Book: My Grandmother’s hands

“Trauma is a wordless story our body tells itself about what is safe and what is a threat”

There are many approaches to treating trauma. Through my healing career, I’ve been drawn to a cognitive approach to therapy through cognitive behavioral therapy and specifically, Cognitive Processing Therapy for Trauma. Even though I’ve had the privilege to see the incredible work my clients have done to conquer their PTSD-related symptoms, I am also very aware that a holistic approach to trauma is also involving our bodies as much as our minds.

I’ve been incredibly inspired by Resmaa Menakem’s work and the philosophy that healing can also begin with the body.

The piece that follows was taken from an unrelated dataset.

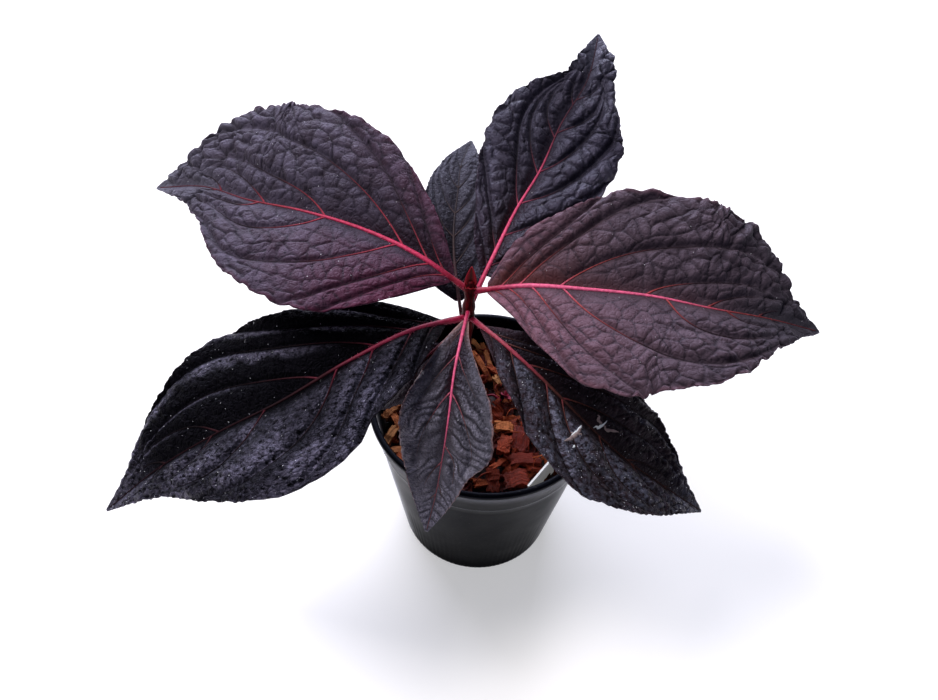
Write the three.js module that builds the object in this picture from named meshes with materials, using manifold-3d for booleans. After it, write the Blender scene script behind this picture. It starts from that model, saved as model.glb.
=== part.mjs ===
// A dark-leaved mikania growing in a black nursery pot of coconut-husk chips.
// Eight leaves stand in crossed pairs on one short red stem. Each leaf is a blade
// and, in its own crimson piece, the stalk that runs on into the blade as its midrib.
// Millimetres, +Z up. The origin is the centre of the pot's flat underside.
import * as THREE from "three";
import { mergeVertices } from "three/addons/utils/BufferGeometryUtils.js";
import Module from "manifold-3d";

const wasm = await Module();
wasm.setup();

// Driving dimensions

const GAP = 0.3; // clearance between pieces that touch on the real plant
const GOLDEN_ANGLE = Math.PI * (3 - Math.sqrt(5)); // spreads the chips evenly round the pot

const POT = {
  height: 86,
  rimRadius: 50,
  footRadius: 35.2,
  footEdge: 0.8, // chamfer round the foot
  lipHeight: 2.2,
  lipOut: 1.6, // how far the lip stands out from the band below it
  edge: 0.6, // chamfers at the lip and under the band
  bandHeight: 15, // flat band below the rim
  bandTaper: 1.5,
  bandStep: 0.6,
  innerTop: 47.2,
  mouth: [0.5, 1], // chamfer inside the rim, out and down
  innerFoot: 33.8,
  floor: 1.8,
  sides: 48,
  drains: 5,
  drainRadius: 3.4,
  drainCircle: 23,
};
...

In my Grandmother’s Hands, Resmaa helps us explore the great impact of Trauma in our bodies through the context of race and gives us the tools to disempower the effects of generational trauma as a way to heal the world. Resmaa shows us how trauma is the great unifier of generations of pain, no matter what our background. He teaches us that addressing our own traumas is the key to collective healing. Resmaa spans the effects of trauma in humanity starting with the middle/dark ages. He confronts the notion that generational trauma is responsible for the majority of racism and white supremacy in this country. And in today's world, we perpetuate these traumas through our own learned behaviors and trauma responses that have been passed down through the guise of "culture" from generation to generation.

This book challenges our own internalized racism and how we continue to project our traumas on other races through the use of law enforcement, social norms, and white fragility.

As a healer, Resmaa guides us through the journey of getting in touch with our ancestor’s pain through somatic practices; providing meditative exercises to help people align with their bodies and find the ways their own traumas are manifested through the body and into behaviors.

I’m incredibly inspired by what Resmaa has shared with the world about settling our bodies and plan to incorporate these practices in my professional work as well as my private life. I think we all need to ask ourselves “If we don’t address our ancient historical trauma, what will we pass down to our children, and to their children, and grandchildren?”